Brabeck-Letmathe said he believes it is better to give water a market value like any other foodstuff.
“Then one should take specific measures for the part of the population that has no access to this water,” he said.
Palais denied the comments reflect a Nestlé strategy in Oregon to privatize public water.
“Our chairman refers the word `privatize' in the video to the principle of giving water a value and not to the principle of transferring ownership to the private sector,” he said. “The majority of all water sources in the world are held publicly and this is completely fine as long as the water used has an assigned value.”
From Palais's perspective, a market value for water should come into play for quantities beyond what individuals must consume for their personal health and hygiene.
“If water had no value, it would set an incentive to overuse the limited resources available,“ Palais said. “It is important to assign a value to water to encourage responsible use of the resource. In this sense, we reaffirm that Nestlé has no privatization agenda and has never had a privatization agenda.”

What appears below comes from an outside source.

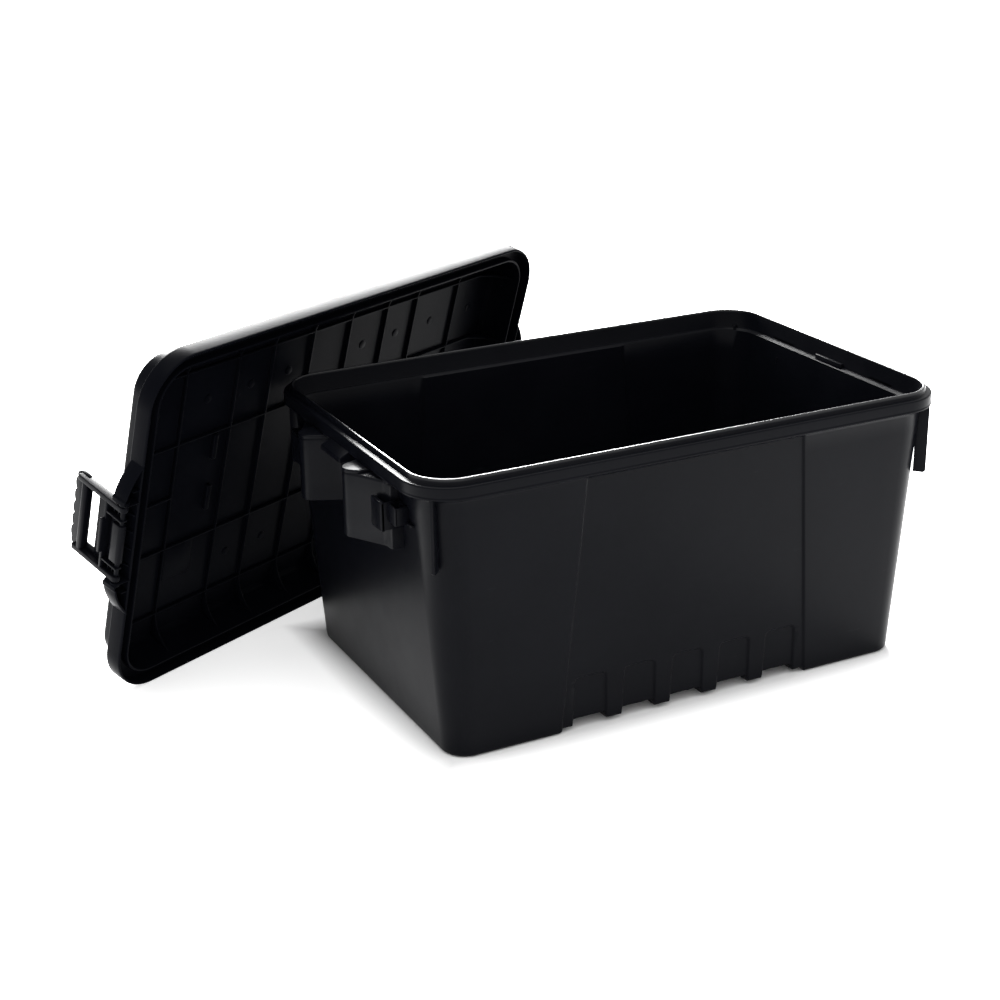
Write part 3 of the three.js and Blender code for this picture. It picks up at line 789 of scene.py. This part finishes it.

As for the facility intended for Cascade Locks, nothing in the proposal suggests an effort to privatize public water supplies, he said. Rather, Nestlé “would be a public water supply customer like any other business in town.”
The Oregon Water Resources Department took public comment on the proposed water rights transfers through May 14.
The department's Rancier said in her e-mail to Bloomberg BNA that before approving the water right transfer, the agency must ensure that another water right will not be get less water or that the transferred right will not expand the allowed use of water.
“The Department cannot consider whether the bottling of the water should be prohibited, as this is outside the scope of the Department's authority,” said a posting on the water department website.
The department will issue a preliminary determination this summer. Protests may then be filed, which could lead to a hearing before an administrative law judge. ALJ decisions may be appealed to the Court of Appeals.